The Sun also reported on the problems created by waste “leakage” out of Metro: haulers that take trash out of the jurisdiction to save on tipping fees (hello, Abbotsford!). As a result, Metro needs to compensate its private partner for the lack of potential. This may become a bigger problem as recycling improves, putting a dent in the amount that needs ultimate disposal; Metro is aiming for a full 80% recycling rate (as opposed to about 50% currently).

Still about garbage (in a way), and still in today’s Sun, a very compelling article on the Brazilian artist Vik Muniz, who creates large installations, including some famous ones out of garbage. There is a viewing of two movies that feature his work this evening at the Rio.

The Vancouver Observer has a nice recap of a presentation on incineration and recycling hosted by Metro earlier today.
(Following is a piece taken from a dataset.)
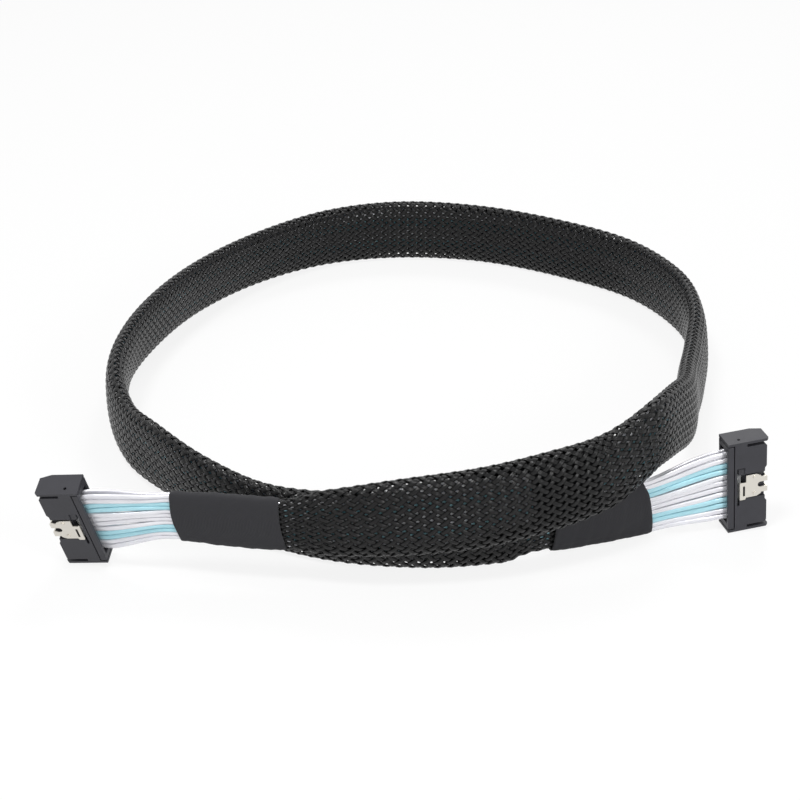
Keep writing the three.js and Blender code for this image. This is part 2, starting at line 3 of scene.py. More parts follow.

Dutch expert Herman Huisman mentioned that the European countries that have the highest rates of recycling (Belgium, Switzerland and Germany) all rely on incineration for what is left as garbage, recovering energy along the way.

“Waste-to-energy and recycling go hand to hand,” Huisman said. “Those countries that have no incineration have no recycling.”

Capping the news is a Slate article about incineration in Sweden (contrasting the easy going acceptance of waste-to-energy scheme by the Swedes, in contrast to American attitudes. The environmental e-zine Grist featured a profile of the article, well worth reading for its humorous slant.

What’s to conclude from all this?  Who knows – except that it shows that garbage is big news, and that it is more and more recognized as the resource it is – and that’s good news.